Poster Presentation 25th Lorne Cancer Conference 2013

Characterisation of pro-invasive transcriptional programs regulated by the Fra-1 transcription factor (#158)

Jeannine Diesch 1 , Elaine Sanij 1 , Jason Ellul 1 , Izhak Haviv 2 , Chris Love 3 , Eugene Tulchinsky 4 , John M Mariadason 5 , Oliver Sieber 3 , Ross D Hannan 1 , Amardeep S Dhillon 1
  1. PeterMac Callum Cancer Centre, Melbourne, Vic, Australia
  2. Faculty of Medicine, Bar-Ilan University, Ramat Gan, Israel
  3. Ludwig Institute for Cancer Research, Parkville Branch, Melbourne, Australia
  4. Cancer Studies and Molecular Medicine, University of Leicester, Leicester, United Kingdom
  5. Ludwig Institute for Cancer Research, Austin Health Heidelberg, Melbourne, Australia

Colorectal cancer (CRC) is the third most common cancer worldwide with invasion and metastatic spread as primary causes of death from this disease. Fos related antigen-1 (Fra-1) is an AP-1 transcription factor frequently over-expressed in a variety of cancers and plays a critical role in driving CRC cell migration and invasion. The aims of this study were to unravel genetic programs orchestrated by Fra-1 in invasive CRC cells.

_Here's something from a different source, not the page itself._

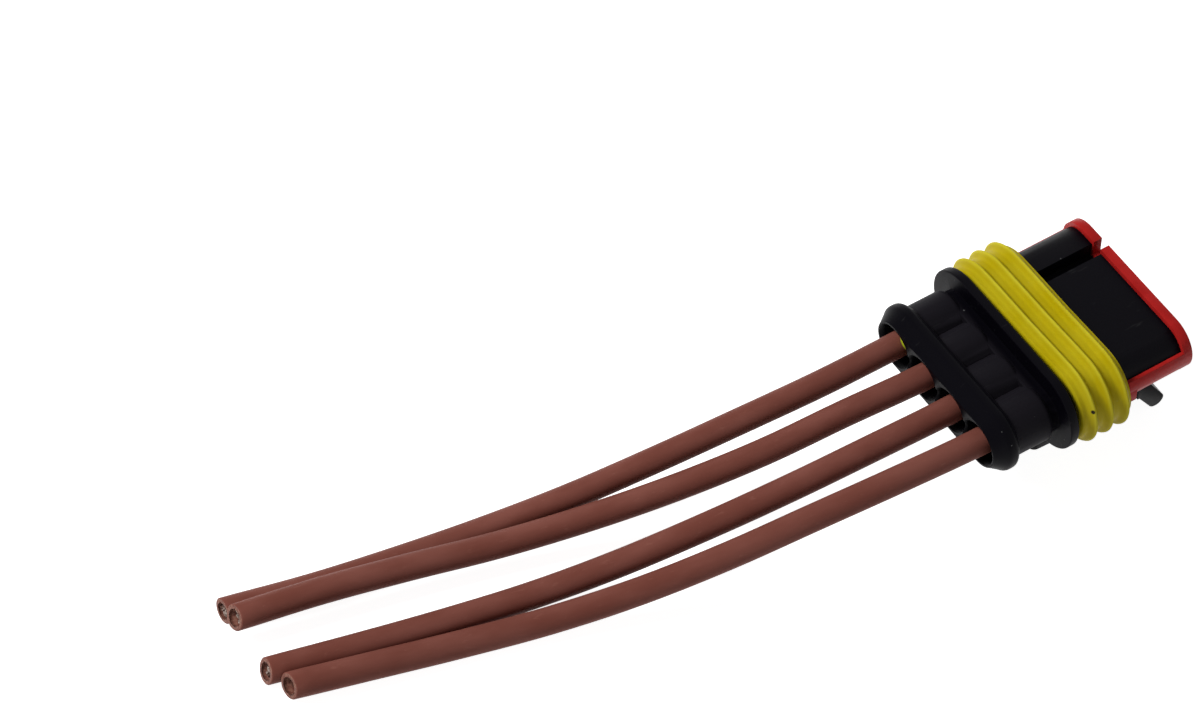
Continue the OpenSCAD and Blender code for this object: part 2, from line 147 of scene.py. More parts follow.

Stable silencing of Fra-1 in BE CRC cells resulted in dramatic morphological changes, with cells switching from a mesenchymal phenotype to an epithelial-like appearance and complete inhibition of cell migration and invasion. To determine how Fra-1 silencing invokes this striking phenotypic switch, we searched for its transcriptional targets in BE cells using a combination of microarrays to identify Fra-1-regulated genes, and ChIP-Seq to identify genomic binding sites of Fra-1.We found that Fra-1 is bound in close proximity to many genes identified in the microarrays and that the largest ontological class of genes over-represented in both datasets encoded proteins involved in a process describes as epithelial-mesenchymal transition (EMT) (termed Fra-1EMT genes). Amongst these, mesenchymal genes were suppressed upon Fra-1 silencing, whereas epithelial genes were up-regulated. Thus, stable silencing of Fra-1 leads to a reversal of EMT in BE cells. To determine whether changes in the expression of Fra-1EMT genes occur in primary CRCs, we performed unsupervised clustering on existing microarray data from stage B and C CRCs.This analysis demonstrated that the Fra-1EMT signature is associated with poor prognosis in CRC patients. Furthermore, histochemical staining of Fra-1 in CRC specimens revealed that Fra-1 expression is significantly enriched in budding tumour cells, which represent the invasive front of CRCs.

In conclusion, we demonstrate that Fra-1 is a key regulator of transcriptional programs required to maintain EMT in CRC cells.